Remove the Smoker box from the smoker.
Fill the smoker box with 1.5 cups of hickory wood chips.
Power buttons for top & bottom smoker ovens. If using both top & bottom smoker press bottom button and set controls according to product being smoked
Turn the oven on by pressing this power button.
Set the cooking temperature to 300F (149C) by pressing this button and then adjusting with the up and down arrows.
Set the cooking time. For 39 ribs: 3 hrs 40 min. 26 ribs: 3 hrs 10 min. 13 ribs: 2 hrs 40 min. by pressing the timer button (the one with the clock on it) and adjusting with the up and down arrows.
Set the hold temperature to 150F (65C) by pressing this button and then adjusting with the up and down arrows.
Set the smoking time to 2 hours by pressing this button and then adjusting with the up and down arrows.

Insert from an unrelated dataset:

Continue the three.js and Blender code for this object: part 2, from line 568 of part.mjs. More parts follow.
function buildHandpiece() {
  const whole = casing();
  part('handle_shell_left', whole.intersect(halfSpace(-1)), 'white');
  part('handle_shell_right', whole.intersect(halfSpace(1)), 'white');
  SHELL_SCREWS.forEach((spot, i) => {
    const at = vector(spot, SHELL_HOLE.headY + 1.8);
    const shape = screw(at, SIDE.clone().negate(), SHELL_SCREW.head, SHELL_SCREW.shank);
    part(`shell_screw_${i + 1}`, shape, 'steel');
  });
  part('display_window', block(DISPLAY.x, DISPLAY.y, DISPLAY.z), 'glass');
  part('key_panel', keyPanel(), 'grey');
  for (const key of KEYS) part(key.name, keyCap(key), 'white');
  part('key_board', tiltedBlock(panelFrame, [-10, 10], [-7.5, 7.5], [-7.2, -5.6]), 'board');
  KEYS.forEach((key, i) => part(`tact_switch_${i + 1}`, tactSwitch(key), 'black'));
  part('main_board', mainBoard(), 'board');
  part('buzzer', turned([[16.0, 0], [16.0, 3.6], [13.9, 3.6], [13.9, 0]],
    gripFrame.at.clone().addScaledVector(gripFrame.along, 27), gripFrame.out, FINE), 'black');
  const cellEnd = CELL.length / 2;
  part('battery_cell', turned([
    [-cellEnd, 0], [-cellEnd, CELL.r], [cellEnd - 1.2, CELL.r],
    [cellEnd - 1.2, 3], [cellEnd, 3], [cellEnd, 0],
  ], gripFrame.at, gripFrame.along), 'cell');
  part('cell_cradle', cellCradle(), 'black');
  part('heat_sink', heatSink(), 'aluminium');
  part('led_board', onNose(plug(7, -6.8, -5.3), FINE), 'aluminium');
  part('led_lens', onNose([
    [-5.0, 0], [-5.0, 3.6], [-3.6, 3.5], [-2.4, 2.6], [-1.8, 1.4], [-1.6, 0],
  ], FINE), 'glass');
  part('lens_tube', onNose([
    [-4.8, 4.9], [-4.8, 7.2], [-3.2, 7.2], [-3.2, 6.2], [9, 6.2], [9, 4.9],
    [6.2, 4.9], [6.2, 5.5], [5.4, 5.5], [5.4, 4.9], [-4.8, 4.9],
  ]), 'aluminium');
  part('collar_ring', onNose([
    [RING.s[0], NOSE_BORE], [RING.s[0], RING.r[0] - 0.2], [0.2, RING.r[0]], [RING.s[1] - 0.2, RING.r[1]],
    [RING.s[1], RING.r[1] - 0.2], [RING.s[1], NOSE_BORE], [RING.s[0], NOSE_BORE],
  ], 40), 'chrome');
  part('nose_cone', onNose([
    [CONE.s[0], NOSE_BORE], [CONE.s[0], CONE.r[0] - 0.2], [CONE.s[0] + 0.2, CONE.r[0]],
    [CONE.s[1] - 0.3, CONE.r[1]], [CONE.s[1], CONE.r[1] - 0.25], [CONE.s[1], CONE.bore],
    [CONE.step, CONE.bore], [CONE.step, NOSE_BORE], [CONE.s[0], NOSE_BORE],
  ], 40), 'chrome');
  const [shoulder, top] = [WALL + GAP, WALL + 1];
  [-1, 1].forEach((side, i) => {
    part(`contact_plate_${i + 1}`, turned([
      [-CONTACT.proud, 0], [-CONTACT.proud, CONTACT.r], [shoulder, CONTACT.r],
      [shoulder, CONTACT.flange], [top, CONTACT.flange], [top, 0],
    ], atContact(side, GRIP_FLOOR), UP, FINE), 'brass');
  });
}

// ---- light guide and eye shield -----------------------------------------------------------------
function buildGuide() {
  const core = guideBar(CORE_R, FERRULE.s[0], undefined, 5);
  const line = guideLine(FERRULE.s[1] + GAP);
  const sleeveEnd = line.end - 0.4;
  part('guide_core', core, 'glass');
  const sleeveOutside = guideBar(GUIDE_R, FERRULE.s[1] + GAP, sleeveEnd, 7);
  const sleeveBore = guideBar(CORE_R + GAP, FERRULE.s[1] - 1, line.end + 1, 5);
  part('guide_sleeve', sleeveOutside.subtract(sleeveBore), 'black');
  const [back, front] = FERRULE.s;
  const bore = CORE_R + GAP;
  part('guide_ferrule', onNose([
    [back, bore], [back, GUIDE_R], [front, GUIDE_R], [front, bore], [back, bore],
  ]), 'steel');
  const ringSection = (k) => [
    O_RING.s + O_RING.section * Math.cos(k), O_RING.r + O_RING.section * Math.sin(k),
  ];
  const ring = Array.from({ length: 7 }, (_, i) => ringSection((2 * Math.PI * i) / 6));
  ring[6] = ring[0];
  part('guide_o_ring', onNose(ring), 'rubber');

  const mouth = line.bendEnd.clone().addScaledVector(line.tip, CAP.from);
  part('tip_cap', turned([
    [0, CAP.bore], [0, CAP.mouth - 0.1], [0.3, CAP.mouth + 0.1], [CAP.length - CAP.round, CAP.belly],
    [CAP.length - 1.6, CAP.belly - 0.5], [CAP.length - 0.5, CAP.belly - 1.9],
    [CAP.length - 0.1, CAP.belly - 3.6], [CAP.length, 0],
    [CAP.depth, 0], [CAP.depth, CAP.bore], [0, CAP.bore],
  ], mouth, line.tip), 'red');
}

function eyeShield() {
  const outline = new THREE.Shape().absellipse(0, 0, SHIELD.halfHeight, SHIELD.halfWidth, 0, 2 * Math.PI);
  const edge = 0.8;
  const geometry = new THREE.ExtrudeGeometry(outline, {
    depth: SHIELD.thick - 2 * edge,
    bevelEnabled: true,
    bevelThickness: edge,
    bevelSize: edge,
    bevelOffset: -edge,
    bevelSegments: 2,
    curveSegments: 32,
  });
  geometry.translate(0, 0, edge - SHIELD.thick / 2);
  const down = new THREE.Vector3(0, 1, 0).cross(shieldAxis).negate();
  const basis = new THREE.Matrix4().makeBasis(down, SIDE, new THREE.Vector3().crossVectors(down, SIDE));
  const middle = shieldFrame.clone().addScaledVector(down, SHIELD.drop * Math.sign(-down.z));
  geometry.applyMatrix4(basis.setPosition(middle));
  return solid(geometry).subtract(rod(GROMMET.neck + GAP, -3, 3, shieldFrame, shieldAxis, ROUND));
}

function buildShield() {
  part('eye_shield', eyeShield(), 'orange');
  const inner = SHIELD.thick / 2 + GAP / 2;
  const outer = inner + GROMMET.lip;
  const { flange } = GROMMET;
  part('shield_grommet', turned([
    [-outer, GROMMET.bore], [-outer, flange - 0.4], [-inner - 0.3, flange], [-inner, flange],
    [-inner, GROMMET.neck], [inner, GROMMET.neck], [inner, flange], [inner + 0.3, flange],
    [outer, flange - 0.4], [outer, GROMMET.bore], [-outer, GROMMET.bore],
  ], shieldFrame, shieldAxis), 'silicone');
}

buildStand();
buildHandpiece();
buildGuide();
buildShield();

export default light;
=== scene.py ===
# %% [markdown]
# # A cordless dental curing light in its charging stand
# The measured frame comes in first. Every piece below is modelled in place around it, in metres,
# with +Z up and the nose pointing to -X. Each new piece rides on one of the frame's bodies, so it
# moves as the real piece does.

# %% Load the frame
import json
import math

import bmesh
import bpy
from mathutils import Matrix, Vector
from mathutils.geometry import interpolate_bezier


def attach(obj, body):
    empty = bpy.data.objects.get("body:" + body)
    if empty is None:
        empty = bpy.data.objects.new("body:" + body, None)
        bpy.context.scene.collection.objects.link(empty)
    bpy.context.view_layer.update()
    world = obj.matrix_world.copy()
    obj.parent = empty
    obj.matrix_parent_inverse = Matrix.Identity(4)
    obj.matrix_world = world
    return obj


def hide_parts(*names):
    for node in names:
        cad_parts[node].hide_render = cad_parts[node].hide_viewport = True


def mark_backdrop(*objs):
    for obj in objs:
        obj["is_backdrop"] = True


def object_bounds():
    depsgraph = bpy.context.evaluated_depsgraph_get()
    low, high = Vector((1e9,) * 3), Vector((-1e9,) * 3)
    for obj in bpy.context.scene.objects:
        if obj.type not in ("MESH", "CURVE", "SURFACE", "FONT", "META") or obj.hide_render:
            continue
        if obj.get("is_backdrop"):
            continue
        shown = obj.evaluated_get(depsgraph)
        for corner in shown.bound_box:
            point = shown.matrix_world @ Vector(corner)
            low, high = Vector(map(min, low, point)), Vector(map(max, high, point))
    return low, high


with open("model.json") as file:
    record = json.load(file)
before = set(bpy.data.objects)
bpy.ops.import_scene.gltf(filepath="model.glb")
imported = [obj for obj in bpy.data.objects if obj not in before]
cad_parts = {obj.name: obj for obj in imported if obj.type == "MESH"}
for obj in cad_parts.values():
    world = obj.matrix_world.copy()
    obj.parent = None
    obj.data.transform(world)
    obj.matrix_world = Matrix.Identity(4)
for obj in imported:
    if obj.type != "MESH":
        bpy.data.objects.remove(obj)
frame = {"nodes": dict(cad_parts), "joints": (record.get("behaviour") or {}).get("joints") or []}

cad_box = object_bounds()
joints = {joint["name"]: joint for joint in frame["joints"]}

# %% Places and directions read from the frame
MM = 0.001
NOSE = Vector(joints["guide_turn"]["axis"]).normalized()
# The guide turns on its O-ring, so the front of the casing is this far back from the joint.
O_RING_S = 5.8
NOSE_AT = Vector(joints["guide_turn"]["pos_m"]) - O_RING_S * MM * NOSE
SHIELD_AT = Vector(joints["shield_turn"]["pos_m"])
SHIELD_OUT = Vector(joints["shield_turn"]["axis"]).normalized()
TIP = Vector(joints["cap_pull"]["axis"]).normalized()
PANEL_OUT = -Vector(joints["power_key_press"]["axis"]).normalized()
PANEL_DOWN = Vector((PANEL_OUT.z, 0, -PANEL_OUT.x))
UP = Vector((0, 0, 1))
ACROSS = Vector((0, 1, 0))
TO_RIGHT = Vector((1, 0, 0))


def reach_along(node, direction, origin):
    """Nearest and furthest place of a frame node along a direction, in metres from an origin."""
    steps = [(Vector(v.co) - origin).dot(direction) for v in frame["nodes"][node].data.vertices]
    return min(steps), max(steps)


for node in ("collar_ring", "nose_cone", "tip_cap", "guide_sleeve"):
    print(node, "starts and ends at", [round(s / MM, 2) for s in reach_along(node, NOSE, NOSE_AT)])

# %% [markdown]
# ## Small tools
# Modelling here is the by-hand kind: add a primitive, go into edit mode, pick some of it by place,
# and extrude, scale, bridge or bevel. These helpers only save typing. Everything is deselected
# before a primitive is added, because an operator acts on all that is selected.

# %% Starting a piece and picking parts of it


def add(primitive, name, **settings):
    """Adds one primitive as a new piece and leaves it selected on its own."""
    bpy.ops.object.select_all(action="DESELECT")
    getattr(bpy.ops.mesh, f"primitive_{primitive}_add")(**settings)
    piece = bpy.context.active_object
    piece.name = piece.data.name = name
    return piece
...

The oven will begin a 45 minute count down to pre-heat itself. You must wait this full 45 minutes before loading and starting the oven. Use this time to prepare your ribs.
Line your work area with sheet pan liner or sheet pans.
Place racks onto sheet pan liner or sheet pan.
Spray pan release spray onto the racks.
Using gloved hand evenly spread wet rub over ribs.
Place the prepped ribs into the rib rack and place into the smoker unit starting in the top slot. Securely close the door of the unit.
Place the smoker box into the oven like this. Be careful, as the interior of the oven will be hot.
Make sure that the door vents are fully closed.
Close the door and press the "Start" arrow to begin the smoking and cooking process.
When the cooking process is complete (3 hours 40 minutes) open the door slightly to allow the smoke to escape for one minute. Then open the door completely.
Refer to SOP -49 for proper handling of the smoked ribs.
When cooled, remove the smoker box and carefully dump remaining wood chips into the approved container with self closing lid. Pour plenty of water over the burnt chips to extinguish any live ash.
When cooled, remove both the steam and dripping pans, and the side racks for cleaning.